Thursday, February 2, 2012

Being Honest

You take the good you take the bad you take them both and there you have

the facts of life.

Gah.

If you consume the crappy stuff, your body will not yield results.

I ate crap last weekend... starting Friday night and not stopping until Sunday night.

Gah! The weekends are SO. HARD.  I have nobody to blame but myself!  I want to give you all my excuses and write a big long blog post about "date night" on Friday and how we celebrated my birthday on Saturday with Rich's family and how I was held at gunpoint to consume frozen yogurt on Sunday while out with mother in law...  but seriously. Those stories would just be riddled with excuses and covering up the real problem.
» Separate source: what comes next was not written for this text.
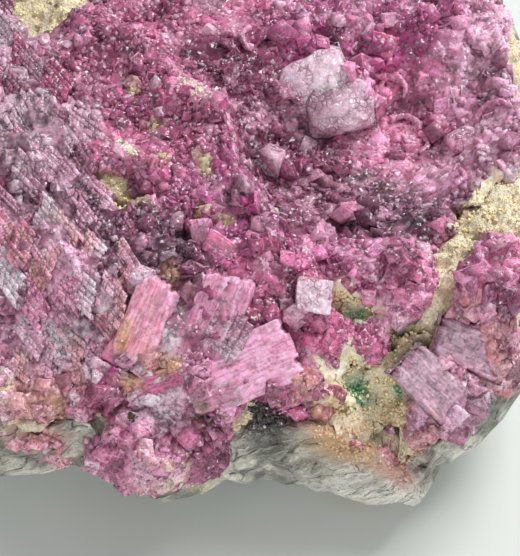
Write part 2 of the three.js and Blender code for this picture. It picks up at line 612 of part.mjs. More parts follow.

I struggle with weekends. I need get this figured out. Especially if I'm going to make big progress on my goals and win this WLC.   It's frustrating!

I want to eat the crap everyone else eats, but I want to lose weight doing it.  Those in AA know that the definition of insanity is doing the same things over and over again and expecting a different result.  This past weekend, I lost my brain, and my stomach took over to compensate.  My stomach said that since I've been working out so much, that I can eat the crap and everything will be okay. My stomach said that my muscles are sore so I deserve the junk. My stomach said that I could work off the crap the next day with a higher intensity work out.

My brain knows better!  If I want results, I have to eat like I want results. SEVEN DAYS A WEEK.  My brain knows that this challenge isn't going to last for forever.... It's only seven more weeks.  Seriously, I can keep losing for seven more weeks!  Even if it's only one pound a week - that's a package of buttah off my thighs. I know this! My brain knows this. Even my heart knows this.  But, my stomach is sick. It's diseased with want and deserve and make-up-for-it-later. 

So, no pounds lost this week. I weigh exactly the same as I did at this time last week. To the tenth of a pound.  

That's okay, though.  I'm not going to have any CRAP this weekend!  I'm going to climb to the very tip top of that leader board and I'm going to reach my goal of 11 more pounds!